Earlier this year I wrote that a Donald Trump presidency wouldn’t be that bad. Today I’m a whole lot less cheerful, writes Eric Crampton.

I expect a lot of kiwis will be tempted to see the Trump phenomenon through an income inequality lens. While rising income inequality is a myth in New Zealand, it isn’t in America. But that easy narrative doesn’t sit well with the data, or not in the obvious ways. Gallop polling back from August even showed Trump supporters weren’t those, on average, left behind by globalisation or automation. Supporters did not have lower income and were not more likely to be unemployed. And the same Gallup study showed supporters were more likely to work in industries that did not really have to worry much about competition from China – like construction. But they were more likely to live in places far from the media and political elites.

To get a sense of what’s going on in some of what’s considered flyover country in the US, JD Vance’s Hillbilly Elegy looks to be a great place to start. He paints a sympathetic, but dismal, picture of life in failing communities. The New Yorker‘s coverage was very good. So too is this excerpt in the Washington Post. It isn’t just an economic story, it’s also a cultural one.

What exit polls are out so far show Clinton won among those earning less than $50,000 per year, but lost among those on higher earnings – despite Clinton having much stronger support among the college-educated. It isn’t easy to simultaneously lose badly among those on higher incomes and win strongly among those with college degrees. And race has certainly played a role. None of this cleanly fits an income inequality narrative. But it does fit a cultural narrative.

COLORADO SPRINGS, CO - JULY 29: Republican presidential nominee Donald Trump reacts to the cries of three-month-old Kellen Campbell, of Denver, right, while holding six-month-old Evelyn Keane, of Castel Rock, Colo., after Trump's speech at the Gallogly Event Center on the campus of the University of Colorado on July 29, 2016 in Colorado Springs, Colorado. (Photo by Joe Mahoney/Getty Images)

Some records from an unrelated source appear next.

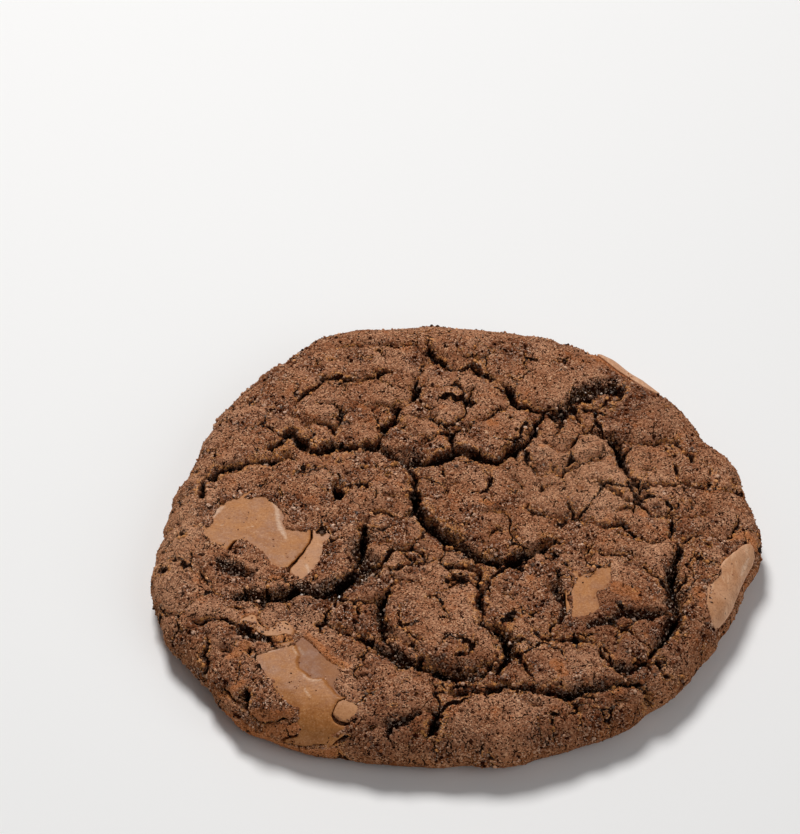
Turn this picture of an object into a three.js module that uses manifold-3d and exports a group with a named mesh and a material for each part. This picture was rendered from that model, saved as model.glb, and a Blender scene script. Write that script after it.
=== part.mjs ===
// A double chocolate chunk cookie lying flat on its base: one crackled dough disc with chocolate chunks set in it.
// Millimetres, +Z up, the origin on the flat base under the middle; -Y is the near side and +X the right.
import * as THREE from "three";
import { ImprovedNoise } from "three/addons/math/ImprovedNoise.js";
import { mergeVertices } from "three/addons/utils/BufferGeometryUtils.js";
import Module from "manifold-3d";

// Driving dimensions
const cookieRadius = 46.6;
const cookieHeight = 9.6; // base to the smooth crust, before mounds and cracks
const shoulderStart = 0.8; // share of the radius where the top begins to round over
const shoulderPull = 0.93; // how far out the top stays level before it drops
const bellyHeight = 4; // height of the widest line of the side
const baseShare = 0.95; // radius of the flat base as a share of the outline's
const waviness = 0.45; // small unevenness of the outline
const topRings = 41;
const baseRings = 9;
const ringStep = 6; // each ring of points outwards has this many more
const chunkGap = 0.35; // free space round a chunk in its pocket
const chunkProud = 0.15; // how far chocolate stands above the smooth crust
const pillowHeight = 0.9; // how far a plate of crust rises from its cracks to its middle
const pillowReach = 3.4;
const lipRound = 1.3; // how far a crack's lips round over
const sideRelief = 0.4; // share of the relief that the rounded side keeps

// How the outline swells out of or draws in from a circle: bearing and spread in degrees, reach in millimetres
const swells = {
  farLeftShoulder: { bearing: 114, spread: 17.5, reach: 2.7 },
  leftFlat: { bearing: 162.5, spread: 17.5, reach: -2.6 },
  leftFoot: { bearing: 204, spread: 16, reach: 1.9 },
  nearLeftBulge: { bearing: 234, spread: 15, reach: 3.1 },
  nearFlat: { bearing: 268.5, spread: 33, reach: -1.1 },
  rightShoulder: { bearing: 15, spread: 7.5, reach: 2.2 },
  edgeChunkBulge: { bearing: 357, spread: 11, reach: 3.4 },
  farRight: { bearing: 56, spread: 21, reach: 1.7 },
};

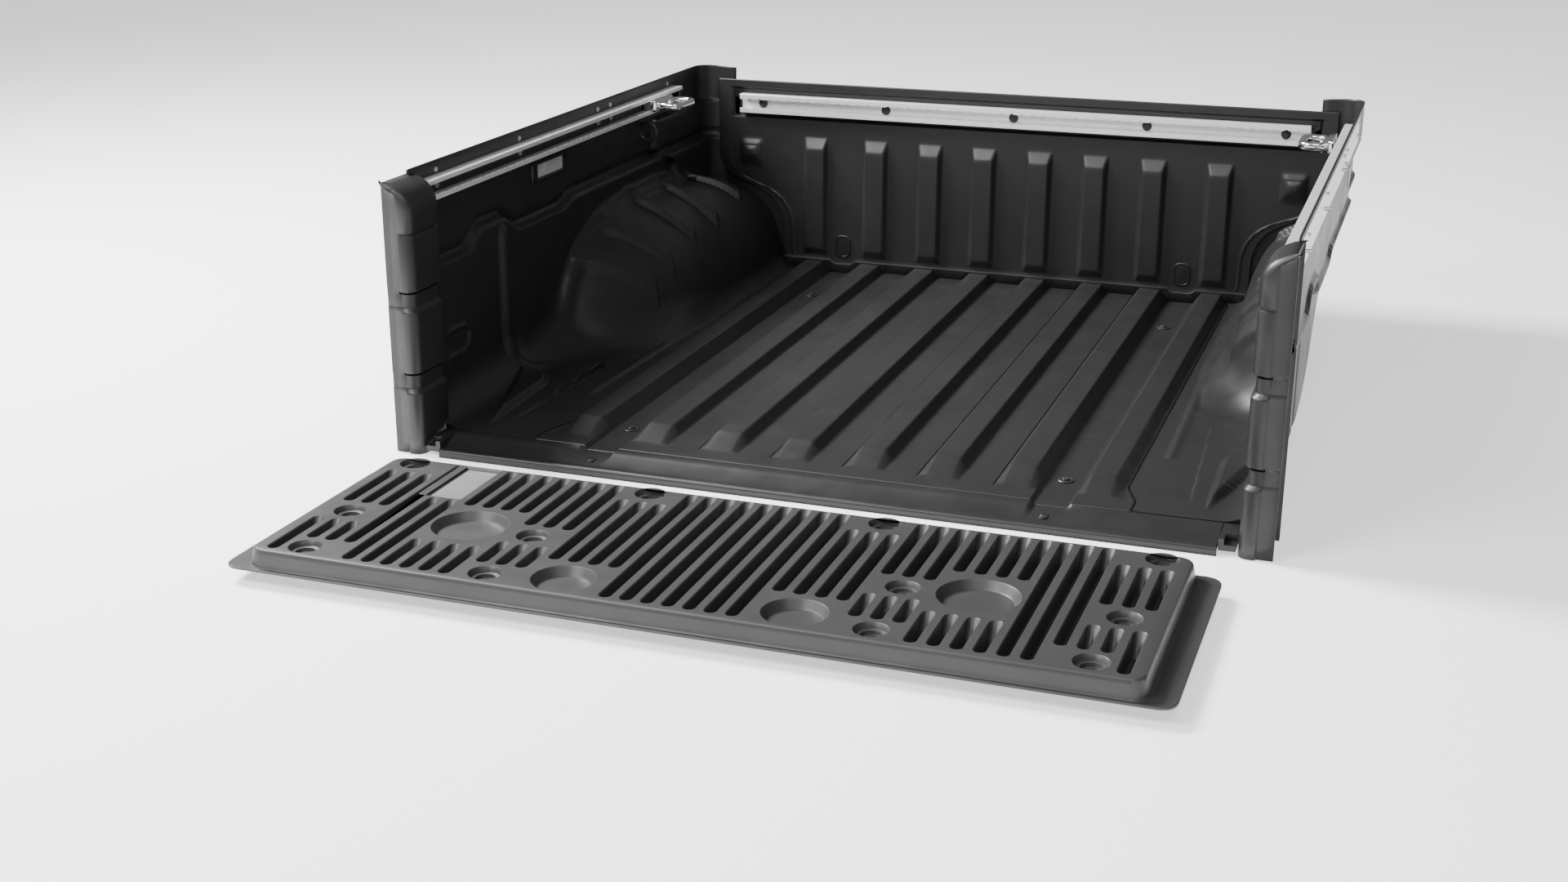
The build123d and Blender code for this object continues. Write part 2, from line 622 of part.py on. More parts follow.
def make_end_stop(y0):
    """Block that closes the channel's end so that the cleat can't run out."""
    x1 = UPPER_WALL_X - RAIL_WALL - 0.2
    z0 = SIDE_RAIL_Z + RAIL_WALL + 0.2
    return block(UPPER_WALL_X - 25, x1, y0, y0 + END_STOP_LENGTH, z0, SIDE_RAIL_Z + 31.8)


# ---- cleat ----
CLEAT_FACE = UPPER_WALL_X - 37.0   # outer side of the cleat's foot, clear of the rail's lips


def make_cleat_loop():
    """Cast loop with its foot, on the right-hand rail."""
    foot = block(CLEAT_FACE - 12, CLEAT_FACE, CLEAT_Y - 52, CLEAT_Y + 52, CLEAT_Z - 14, CLEAT_Z + 14)
    middle = CLEAT_FACE - CLEAT_REACH
    ring = extrude(Pos(middle, CLEAT_Y, CLEAT_Z - 9) * RectangleRounded(*CLEAT_RING, 28), amount=18)
    ring -= extrude(Pos(middle, CLEAT_Y, CLEAT_Z - 12) * RectangleRounded(*CLEAT_EYE, 15), amount=24)
    neck_z = CLEAT_Z - 5.5
    neck = block(CLEAT_FACE - 1, CLEAT_FACE + 12, CLEAT_Y - 24, CLEAT_Y + 24, neck_z, neck_z + 11)
    loop = foot + ring + neck
    loop -= post_x(9.5, CLEAT_FACE - 30, CLEAT_FACE - 8, CLEAT_Y, CLEAT_Z)
    loop -= post_x(CLEAT_BOLT_HOLE, CLEAT_FACE - 30, CLEAT_FACE + 20, CLEAT_Y, CLEAT_Z)
    return loop


def make_cleat_nut():
    low = CLEAT_Z - 13.5
    nut = block(CLEAT_FACE + 12, CLEAT_FACE + 29, CLEAT_Y - 30, CLEAT_Y + 30, low, low + 25)
    return nut - post_x(4.05, CLEAT_FACE + 10, CLEAT_FACE + 30, CLEAT_Y, CLEAT_Z)


def make_cleat_bolt():
    """Clamp bolt with a round knurled head, screwed into the nut."""
    head = post_x(8.5, CLEAT_FACE - 17, CLEAT_FACE - 8.2, CLEAT_Y, CLEAT_Z)
    head -= Pos(CLEAT_FACE - 17, CLEAT_Y, CLEAT_Z) * Box(5, 12, 2.4)
    return head + post_x(4.0, CLEAT_FACE - 9, CLEAT_FACE + 28, CLEAT_Y, CLEAT_Z)


# ---- bed lamp, left side only ----
def make_lamp_bezel():
    """Frame on the left upper wall around the lamp's lens (drawn on the left, x < 0)."""
    y0, y1 = LAMP_Y
    z0, z1 = LAMP_Z
    wall = -UPPER_WALL_X
    frame = block(wall, wall + 4, y0 - 22, y1 + 22, z0 - 5, z1 + 5)
    frame -= block(wall - 1, wall + 5, y0, y1, z0, z1)
    for y in lamp_screw_places():
        frame -= post_x(LAMP_SCREW_HOLE, wall - 1, wall + 5, y, sum(LAMP_Z) / 2)
    return frame


def lamp_screw_places():
    return [LAMP_Y[0] - 12, LAMP_Y[1] + 12]


def make_lamp_lens():
    wall = -UPPER_WALL_X
    gap = 0.4
    y0, y1 = LAMP_Y
    z0, z1 = LAMP_Z
    return block(wall - 4.5, wall + 6, y0 + gap, y1 - gap, z0 + gap, z1 - gap)


def make_lamp_screw(y):
    wall = -UPPER_WALL_X
    z = sum(LAMP_Z) / 2
    return post_x(3.2, wall + 4, wall + 6, y, z) + post_x(1.6, wall - 4, wall + 4, y, z)


# ---- tie hook and liner clips ----
def make_tie_hook():
    """Closed wire hook on a small plate below the right-hand rail."""
    plate = block(UPPER_WALL_X - 4, UPPER_WALL_X, 1020, 1080, 376, 412)
    loop = Pos(UPPER_WALL_X - 22, 1050, 388) * Rot(90, 0, 0) * Torus(20, 4.5)
    return plate + loop & block(UPPER_WALL_X - 60, UPPER_WALL_X, 1000, 1100, 340, 430)


def wheelhouse_top(y):
    """Height of the wheelhouse at the clips."""
    return wheel_height(y, WALL_X - CLIP_X)


def make_liner_clip(y):
    """Round push clip on the top of the right-hand wheelhouse."""
    top = wheelhouse_top(y)
    head = post_z(CLIP_HEAD, CLIP_X, y, top + 5, top + 8)
    return head + post_z(CLIP_SHANK, CLIP_X, y, top - SHEET - 6, top + 6)


def build_all():
    os.makedirs("parts", exist_ok=True)
    save("floor_panel", make_floor_panel())
    save("floor_washers", *[cup_washer(x, y, 0) for x, y in floor_screw_places()])
    grip = WASHER_HEIGHT + SHEET + 0.5
    reach = grip + FLOOR_SCREW_REACH
    floor_screws = [pan_screw(x, y, WASHER_HEIGHT, 7.5, grip, reach) for x, y in floor_screw_places()]
    save("floor_screws", *floor_screws)

    right_liner = make_side_liner()
    lamp_hole = block(-UPPER_WALL_X - 10, -UPPER_WALL_X + 5, *LAMP_Y, *LAMP_Z)
    for y in SIDE_RAIL_BOLTS:
        right_liner -= post_x(SCREW_HOLE, UPPER_WALL_X - 5, UPPER_WALL_X + 20, y, SIDE_BOLT_Z)
        right_liner -= post_x(RIVET_HOLE, UPPER_WALL_X - 5, UPPER_WALL_X + 20, y, RIVET_Z)
    left_liner = mirror_x(right_liner) - lamp_hole
    for y in lamp_screw_places():
        left_liner -= post_x(LAMP_SCREW_HOLE, -UPPER_WALL_X - 10, -UPPER_WALL_X + 1, y, sum(LAMP_Z) / 2)
    save("right_side_liner", right_liner)
    save("left_side_liner", left_liner)

    for name, shapes in paired_pieces().items():
        save("right_" + name, *shapes)
        save("left_" + name, *[mirror_x(shape) for shape in shapes])

    save("sill_strip", make_sill_strip())
    sill_places = (-CHANNEL_X, CHANNEL_X)
    save("sill_screws", *[pan_screw(x, SILL_SCREW_Y, SILL_SCREW_SEAT, 8, SHEET + 1, 12) for x in sill_places])

    save("tailgate_panel", make_tailgate_panel())
    seat = GATE_TOP - GROOVE_DEPTH
    grip = GATE_PLATE - GROOVE_DEPTH + 0.5
    reach = seat - GATE_BOTTOM + GATE_SCREW_REACH
    save("tailgate_screws", *[pan_screw(x, y, seat, 8, grip, reach) for x, y in gate_screw_places()])
    (x0, x1), (y0, y1) = POCKET_X, POCKET_Y
    plate_z = GATE_TOP - POCKET_DEPTH
    save("tailgate_pocket_plate", block(x0 + 0.5, x1 - 0.5, y0 + 0.5, y1 - 0.5, plate_z, plate_z + 3))

    save("front_panel", make_front_panel())
    save("front_plugs", make_front_plug(-PLUG_X), make_front_plug(PLUG_X))
    save("front_rail", make_front_rail())
    save("front_rail_bolts", *[make_front_bolt(x) for x in front_bolt_places()])

    save("lamp_bezel", make_lamp_bezel())
    save("lamp_lens", make_lamp_lens())
    save("lamp_screws", *[make_lamp_screw(y) for y in lamp_screw_places()])


def make_front_bolt(x):
    z = sum(FRONT_RAIL_Z) / 2
    seat = FRONT_RAIL_BACK - RAIL_WALL
    shank_end = FRONT_RAIL_BACK + SHEET + 0.5
    shank = post_y(SCREW_SHANK, x, seat, shank_end, z)
    thread = post_y(SCREW_THREAD, x, shank_end, FRONT_BOLT_END, z)
    return post_y(FRONT_BOLT_HEAD, x, seat - 5, seat, z) + shank + thread


def paired_pieces():
    """Pieces that exist on both sides, drawn on the right."""
    joint = SIDE_RAIL_JOINT
    return {
        "post_cover": [make_post_cover()],
        "sill_end": [make_sill_end()],
        "rail_rear": [make_side_rail(SIDE_RAIL_Y[0], joint - 0.5)],
        "rail_front": [make_side_rail(joint + 0.5, SIDE_RAIL_Y[1])],
        "rail_bolts": [make_rail_bolt(y) for y in SIDE_RAIL_BOLTS],
        "rail_rivets": [make_flange_rivet(y) for y in SIDE_RAIL_BOLTS],
        "rail_end_stops": [make_end_stop(SIDE_RAIL_Y[0]), make_end_stop(SIDE_RAIL_Y[1] - END_STOP_LENGTH)],
        "cleat_loop": [make_cleat_loop()],
        "cleat_nut": [make_cleat_nut()],
        "cleat_bolt": [make_cleat_bolt()],
        "tie_hook": [make_tie_hook()],
        "liner_clips": [make_liner_clip(y) for y in CLIP_Y],
    }


build_all()
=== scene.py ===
import json
import math

import bmesh
import bpy
import numpy as np
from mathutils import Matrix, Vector


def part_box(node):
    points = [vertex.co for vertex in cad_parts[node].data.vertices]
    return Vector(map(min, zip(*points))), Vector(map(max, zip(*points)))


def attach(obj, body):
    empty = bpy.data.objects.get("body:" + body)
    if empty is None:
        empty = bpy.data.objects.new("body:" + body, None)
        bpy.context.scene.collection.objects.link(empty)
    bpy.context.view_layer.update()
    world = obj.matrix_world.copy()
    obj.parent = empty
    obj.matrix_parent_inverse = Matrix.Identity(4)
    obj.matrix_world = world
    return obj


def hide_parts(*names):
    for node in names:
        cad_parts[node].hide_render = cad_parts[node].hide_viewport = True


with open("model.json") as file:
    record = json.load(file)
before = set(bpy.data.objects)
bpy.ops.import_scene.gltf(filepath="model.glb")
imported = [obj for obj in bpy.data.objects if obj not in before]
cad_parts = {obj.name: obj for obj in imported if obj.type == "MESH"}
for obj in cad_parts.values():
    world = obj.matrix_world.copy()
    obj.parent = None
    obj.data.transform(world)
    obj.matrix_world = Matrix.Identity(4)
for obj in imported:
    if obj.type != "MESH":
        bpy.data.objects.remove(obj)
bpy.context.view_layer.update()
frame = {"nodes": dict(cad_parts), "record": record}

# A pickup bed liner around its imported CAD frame.
# Shapes are worked out in millimetres of the liner's modelling datum: x = 0 on the centreline, y = 0 at the
# rear seam of the floor panel, z = 0 on the floor of the screw channels. datum_to_row() turns them into
# metres. Side liners, posts, rails and cleats are drawn for the right and mirrored for the left.
MM = 0.001
SHEET = 5.0                # of the floor panel
THIN_SHEET = 4.0           # of the other panels
SEAM_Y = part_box("floor_panel")[0].y
DECK_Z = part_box("floor_panel")[0].z + SHEET * MM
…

Donald Trump at a rally in July. (Photo by Joe Mahoney/Getty Images)

And so my current take, as I write on Wednesday evening, and until the data tells me otherwise, is the same one I gave in my closing summary after the debate The Initiative hosted back in August on inequality. American society is bifurcating on cultural lines at least as much as on economic lines, and it’s the cultural ones that are mattering.

Look back again at Vance’s description of life in hillbilly country. There was a great interview with Vance in The American Conservative a few months ago. He talks about the resentment felt in those communities about being looked down on by urban elites. About being told that their way of living and religious beliefs and pride in military service are wrong. About their accents being a great source of amusement. Trump earned the same condescension from urban elites that a lot of people who aren’t in that elite feel pretty regularly. And warnings about Trump’s racism, misogyny, and potential fascism ring hollow when those words have lost the meaning they should have through overuse: when everything is a microaggression and when President Bush was regularly compared to Hitler, well, people start discounting when they shouldn’t. And there’s always a fraction of the population that just wants to watch it all burn.

That’s my reckon on “what happened here”. It’s likely wrong, but it is the best explanation I currently have.

As for what now?

It won’t be the end of the world.

But it will be rather bad.

Back in March I’d pointed to the institutional constraints that would stop a Trump presidency from being apocalyptic. I was too optimistic about two of them.

Something that I should have thought about when I wrote the piece is how much damage a vindictive narcissist can do through his control of administrative agencies. He will be able to set the IRS and other agencies against his perceived enemies. The vast apparatus of the regulatory regime is scarily unbounded in potential misuse by a bad President. It is this way because, for decades, the governing elite on both sides of the aisle did not see the point of constraining their own power. Libertarians did warn about the need to fix that before somebody really dangerous got a chance to have a go. And now Trump has those reins.

It’s bad, but I worried a bit less about it than I should have because I thought a second check might do a bit more work. But I’m a lot more worried about that one now.

I had hope in the Republican establishment’s hating Trump. It was clear during the nomination race. But since March, they have all fallen into line behind him, or failed to speak out against him. Ted Cruz even manned phone lines for Trump. Paul Ryan worked for Trump. I don’t quite know how to put it politely so I’ll put it in Trumpist terms: Donald Trump made the Republican establishment his bitches. I don’t think the GOP elite fell into line because they expected a Trump victory. Careerist concerns instead came to the fore. And so I worry that House and Senate leaders will fall into line behind Trump rather than protect the Party’s potential long term prospects for similar reasons. I’m worried now that the Republicans in the House and Senate wouldn’t block pernicious appointments.

I’m glad I’m in New Zealand, but we aren’t going to be immune here. I was lukewarm at best about TTPA – that looks dead, but I don’t see great shakes in it either way. Far more worrying is that crazy stuff isn’t out of the question – big new tariffs, for example. Even if they’re only directed at China, the US screwing up China screws up our trade with China. And who the heck knows what will happen to geopolitical stability.

Last night was crazy. I don’t think it will get less crazy from here. Buckle up.